Seymour would later go on to become president of the Ethiopian World Federation. As well as continuing to campaign for the return of stolen Artifacts, he founded Rastafari International Consultants (RIC)- conducting research of Afrikan history and the Rastafari movement. He lead many humanitarian and entrepreneurial efforts, particularly in relation to the Repatriation to Shashamane, the Ethiopian homeland designated by H.I.M. Haille Selassie for Afrikan returnees. Through RIC, Seymour was able to uncover further historical documents pertaining to the British Parliamentary sanctioning of the invasion in Ethiopia. These efforts contributed to the 2003 return of the Ethiopian Orthodox Tabot.
Seymour remained a die hard Cultural Warrior with a keen focus on education. He would produce many educational pamphlets which he sold to young people through out the country. Not merely satisfied with historical research, he began to promote the concept of “Amharic over English”, stressing the importance of learning an Afrikan language as a means of reclaiming historical and cultural heritage. He challenged this ethos through his involvement in the arts, where for example, while DJing on the legendary Coxsonne sound system, he would chat lyrics over reggae riddims in Amharic.
Ras Seymour passed away on 6th October 2014 and was laid to rest last week on his birthday, 6th November 2014. As well as a prolific activist, he was a dedicated family man, proudly succeeded by 6 children and 6 grand children, all of whom paid tribute to their father at his Passing Over Ceremony.

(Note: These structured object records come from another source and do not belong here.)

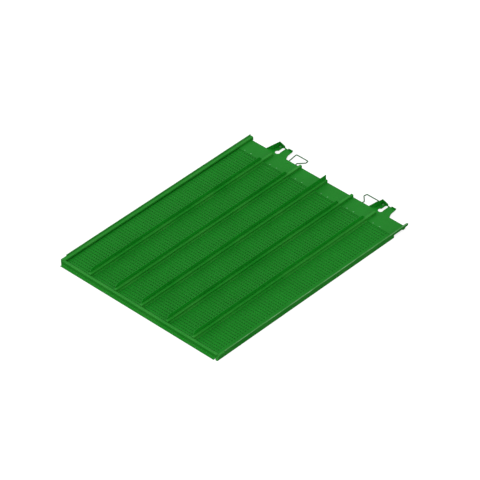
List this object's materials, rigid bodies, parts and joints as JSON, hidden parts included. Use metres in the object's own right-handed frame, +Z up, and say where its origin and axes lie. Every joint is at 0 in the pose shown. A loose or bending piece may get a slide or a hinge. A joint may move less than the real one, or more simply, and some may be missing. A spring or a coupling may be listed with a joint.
{
  "type": "grain sieve panel",
  "caption": "Flat screen panel of folded sheet steel: pressed screen channels between upright dividers in a shallow frame, with keyhole brackets and wire pull handles at the rear.",
  "frame": {"origin": "middle of the overall length and width, on the surface that the panel stands on", "axes": "+X to the right seen from the front flange, +Y to the rear with the brackets and handles, +Z up"},
  "size_m": [1.094, 1.4624, 0.052],
  "materials": {
    "green_paint": "smooth semi-gloss green paint on folded sheet steel",
    "screen_paint": "green paint on pressed screen sheet",
    "handle_wire": "dark grey-green paint on drawn wire",
    "zinc_plate": "dull zinc plate"
  },
  "bodies": {
    "panel": {"backing_strip_1": "green_paint", "backing_strip_2": "green_paint", "backing_strip_3": "green_paint", "backing_strip_4": "green_paint", "backing_strip_5": "green_paint", "blade_rivets": "green_paint", "clip_rivets": "green_paint", "cross_bar_1": "green_paint", "cross_bar_2": "green_paint", "cross_bar_3": "green_paint", "divider_blade_1": "green_paint", "divider_blade_2": "green_paint", "divider_blade_3": "green_paint", "divider_blade_4": "green_paint", "divider_blade_5": "green_paint", "divider_foot_rivets": "green_paint", "divider_ledge_1": "green_paint", "divider_ledge_2": "green_paint", "divider_ledge_3": "green_paint", "divider_ledge_4": "green_paint", "divider_ledge_5": "green_paint", "front_rail": "green_paint", "left_handle_clips": "green_paint", "left_rear_bracket": "green_paint", "left_side_rail": "green_paint", "rear_plate": "green_paint", "rear_plate_rivets": "zinc_plate", "right_handle_clips": "green_paint", "right_rear_bracket": "green_paint", "right_side_rail": "green_paint", "screen_sheet_1": "screen_paint", "screen_sheet_2": "screen_paint", "screen_sheet_3": "screen_paint", "screen_sheet_4": "screen_paint", "screen_sheet_5": "screen_paint", "screen_sheet_6": "screen_paint", "stop_bolts": "zinc_plate", "stop_nuts": "zinc_plate"},
    "left_pull_handle": {"left_pull_handle": "handle_wire"},
    "right_pull_handle": {"right_pull_handle": "handle_wire"}
  },
  "joints": [
    {"name": "left_handle_pivot", "type": "hinge", "parent": "panel", "child": "left_pull_handle", "pos_m": [-0.2637, 0.6478, 0.0055], "axis": [1, 0, 0], "range_deg": [-150, 0]},
    {"name": "right_handle_pivot", "type": "hinge", "parent": "panel", "child": "right_pull_handle", "pos_m": [0.2875, 0.6478, 0.0055], "axis": [1, 0, 0], "range_deg": [-150, 0]}
  ]
}
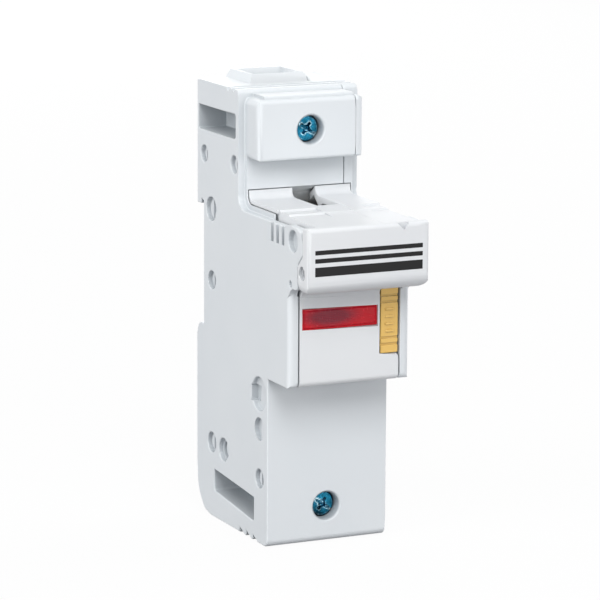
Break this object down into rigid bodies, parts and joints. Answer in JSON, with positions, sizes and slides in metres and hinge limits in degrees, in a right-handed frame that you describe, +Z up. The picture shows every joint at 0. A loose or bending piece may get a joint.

For the community at large, Ras Seymour stands as an example of bravery, strategy and purpose. Many of the artifacts remain in the custody of the Crown in the name of the Queen of England, who despite various diplomatic exercises and petitions, refuses to return them. As the return and restoration of stolen artifacts remain one of the key demands in the Reparations movement world wide, here is an example of what happens when we take matters into our own hands.
Gabre Menfeskedus – Ras Seymour Mclean, we salute you.